Global Airlines, a UK-based startup carrier, has embarked on one of the most financially audacious launch strategies in recent aviation history by selecting the Airbus A380 superjumbo as its inaugural aircraft type, with transatlantic service between the United Kingdom and New York JFK as its primary commercial objective. The airline acquired MSN 120, a former China Southern Airlines A380 that had been stored in desert conditions since December 2022, rather than pursuing new-generation twin-engine equipment. The aircraft retains its original 506-seat, three-class configuration — a figure that defines every operational and financial decision the carrier will make. Returning an A380 from long-term desert storage to active transatlantic service is a technically demanding process involving exhaustive inspection of hydraulic systems, avionics, and degraded seals, and the absence of a pre-built spare parts inventory at a startup amplifies every maintenance risk. Unlike legacy operators who reactivated their A380 fleets out of necessity during the Boeing 777X delay crisis, Global Airlines made this choice voluntarily and from a position of zero existing infrastructure.
The economic logic underlying the strategy is built on two structural realities of the current market: acute slot scarcity at major international hubs and the extended absence of a credible high-capacity alternative. At New York JFK, where landing slots are effectively a finite and non-renewable resource, maximizing seat count per departure is not simply a revenue optimization tactic — it is a survival mechanism. A single A380 departure carrying 506 passengers displaces the need for two or three narrowbody or mid-widebody operations within the same slot allocation, which is the only arithmetic that makes the type's operating economics defensible for a new entrant. The Boeing 777X, the sole twin-engine platform capable of approaching A380 seating capacity, is not projected to enter widespread airline service until 2027, leaving a defined window during which the A380 occupies a unique position in the high-capacity segment. Global Airlines is deliberately exploiting that window with airframes that established carriers discarded at a fraction of their original cost.
The financial exposure embedded in this model, however, is considerable and well-understood by any operator who has attempted to run four-engine widebody equipment against modern twin-engine competitors. The A380 burns fuel at a rate approaching twice that of an Airbus A350 or Boeing 787 on comparable missions, which means the break-even load factor for a Global Airlines departure is structurally higher than every direct competitor operating the transatlantic corridor with more fuel-efficient equipment. The carrier's introductory economy fare of £778 for a return London–New York ticket attempts to undercut British Airways and Virgin Atlantic on price, but sustaining that fare while absorbing quad-engine fuel costs demands near-constant high load factors with minimal slack for seasonal softening. Winter transatlantic leisure demand, historically the weakest period for North Atlantic bookings, represents the first serious test of whether the model can generate sufficient revenue density to cover fixed costs on a 506-seat aircraft without the loyalty program traffic or corporate contract base that legacy carriers rely upon to protect yields.

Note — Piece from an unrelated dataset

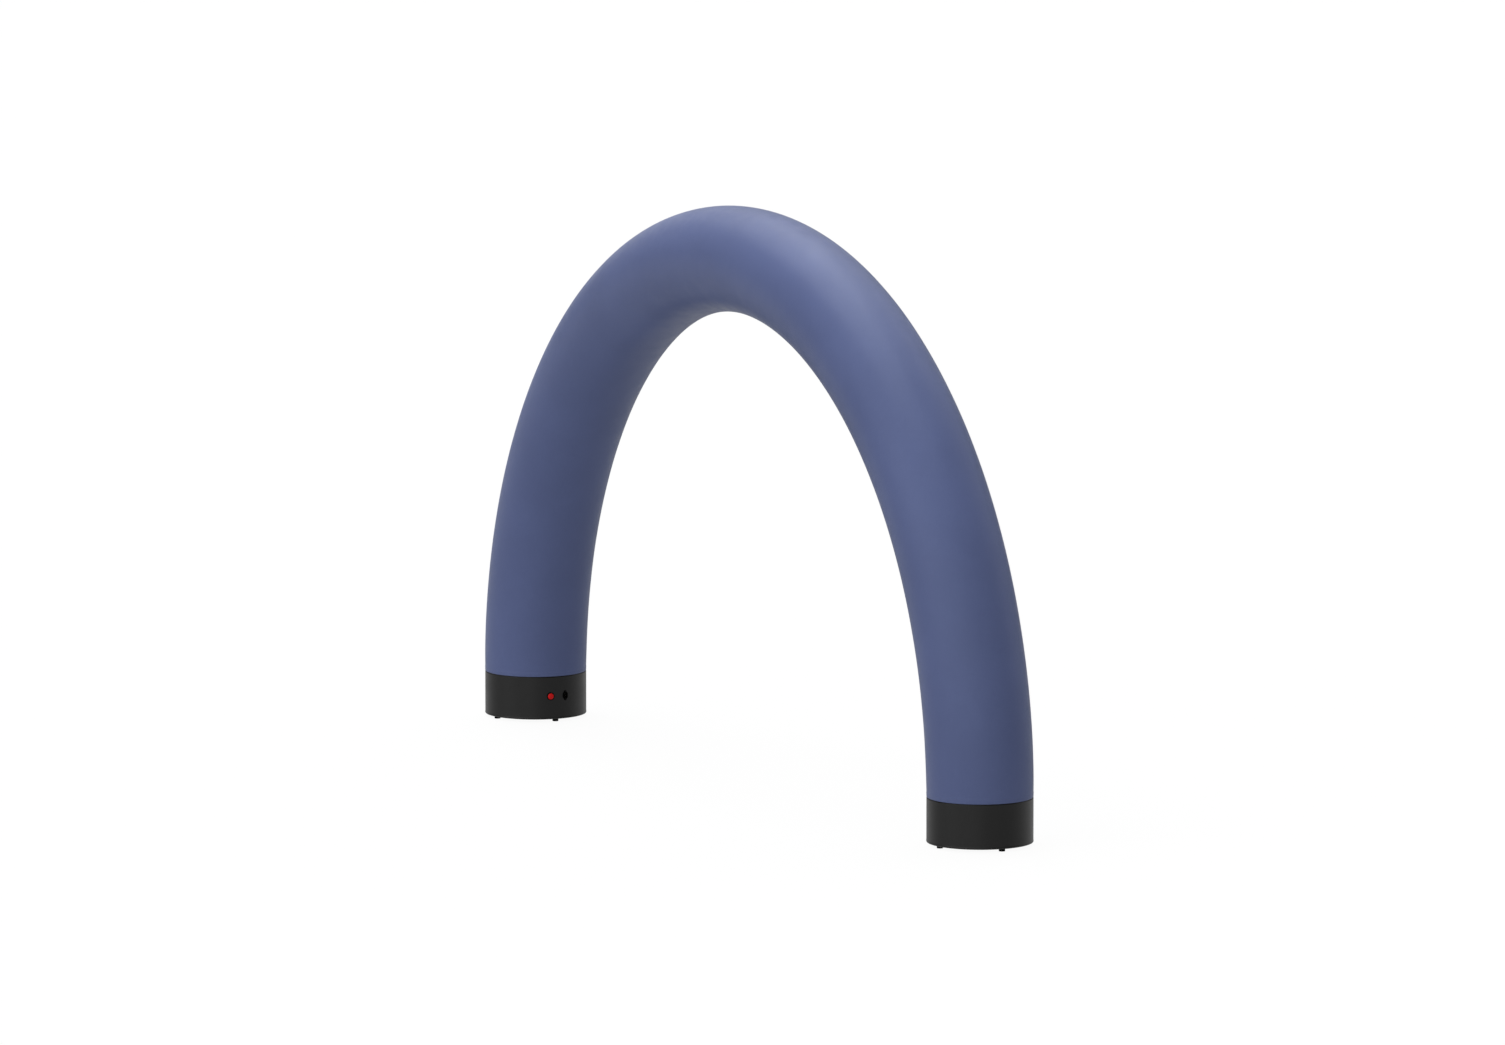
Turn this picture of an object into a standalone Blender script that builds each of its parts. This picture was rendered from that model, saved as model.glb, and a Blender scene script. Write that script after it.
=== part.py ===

For professional pilots and aviation operators, the Global Airlines case highlights the degree to which slot constraints and OEM delivery failures have reshaped fleet planning decisions across the entire industry. The broader A380 revival underway in 2026 — with legacy carriers returning desert-stored airframes to service after years of mothballing — reflects a fundamental mismatch between aircraft availability and route demand that the original superjumbo retirement narratives did not anticipate. Any operator or flight department monitoring fleet strategy should note that the current environment rewards capacity concentration at congested hubs, a dynamic that runs counter to the point-to-point, smaller-is-better philosophy that dominated fleet thinking throughout the 2010s. For crews operating the type or considering type ratings on four-engine widebodies, the revival of the A380 across multiple operators simultaneously increases demand for qualified pilots and engineers at a moment when A380-rated personnel had largely migrated to other programs. The Global Airlines experiment will serve as a real-time case study in whether low-cost acquisition of complex legacy equipment can offset structural fuel and maintenance disadvantages — a question with implications well beyond a single startup's balance sheet.